Insgesamt kann man also sagen: Es ist ganz gleich, was wir lesen, wir bringen immer eine bestimmte Brille mit, durch die wir schauen. Wenn wir denken, Gott müsse doch immer lieb sein, werden wir alle Stellen, an denen es anders dargestellt wird, als merkwürdig wahrnehmen. Dann sollte man sich damit auseinandersetzen und sich fragen, was man mit dem erweiterten Bild anfängt. Wie geht man damit um, dass Gott so UND so ist? Der falsche Weg wäre es, die Stellen, in denen Gott meinem Bild nicht entspricht, entweder in Frage stellen, oder sie einfach zu ignorieren. Die Bibel ist nicht so geschrieben worden, wie Sie sie jetzt lesen: Von vorn nach hinten. Sie ist zusammengesetzt aus vielen einzelnen Teilen, die von vielen Menschen mit ganz unterschiedlichen Gotteserfahrungen geschrieben wurden. Und das auch noch über Jahrhunderte hinweg. Man könnte sagen: Nicht Gott hat sich verändert, aber die Erfahrungen die die Menschen mit Gott gemacht haben, sind immer wieder neu. Darum ändern sich die Erzählungen immer wieder.
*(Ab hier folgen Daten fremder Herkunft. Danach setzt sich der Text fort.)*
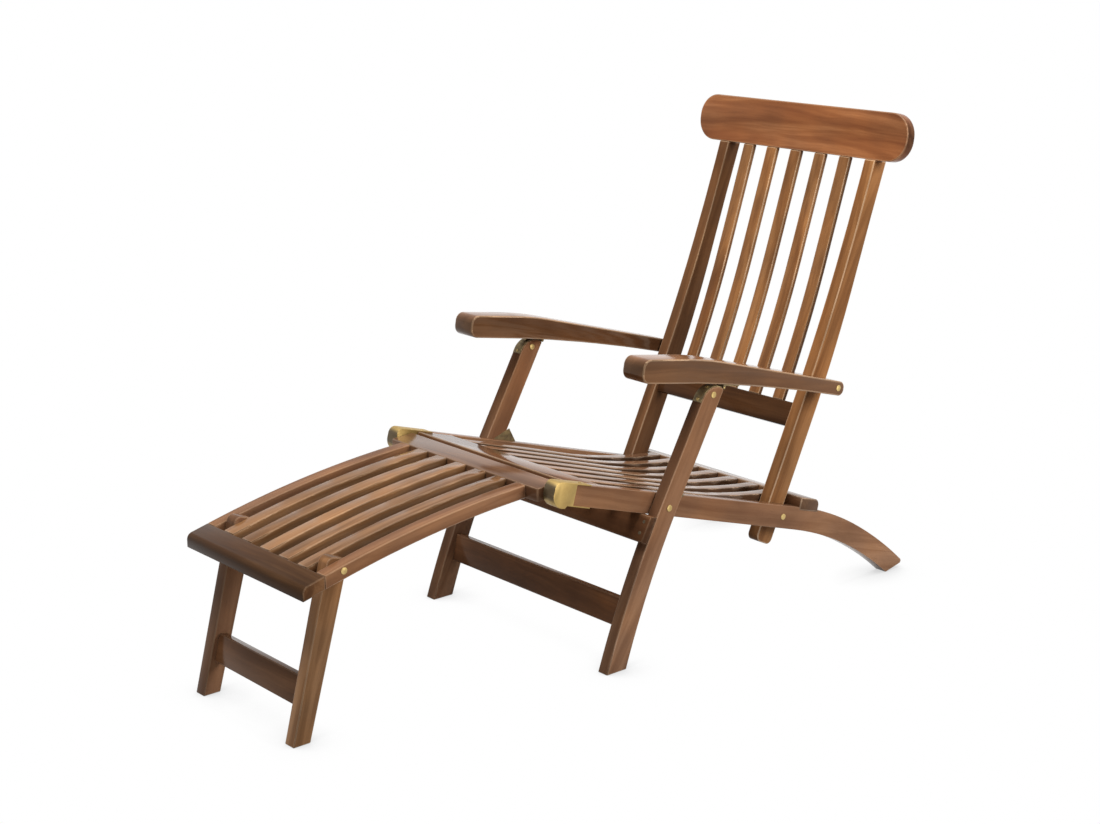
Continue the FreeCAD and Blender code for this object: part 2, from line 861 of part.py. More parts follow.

Darum lautet mein Rat an Sie: Machen Sie sich beim Lesen der Bibel immer wieder klar, dass hier Menschen ihre Erfahrungen mit Gott aufgeschrieben haben! Und wenn Sie das können, fragen Sie sich dabei: "Kann ich in diesem bestimmten Text erkennen, warum jemand ihn als frohe Botschaft aufgeschrieben hat?" Manchmal gelingt das auch bei Texten, die einem zunächst als schwer erscheinen. Manchmal erscheint es aber auch unmöglich. Beides ist okay.
Ich hoffe, ich konnte ein wenig helfen.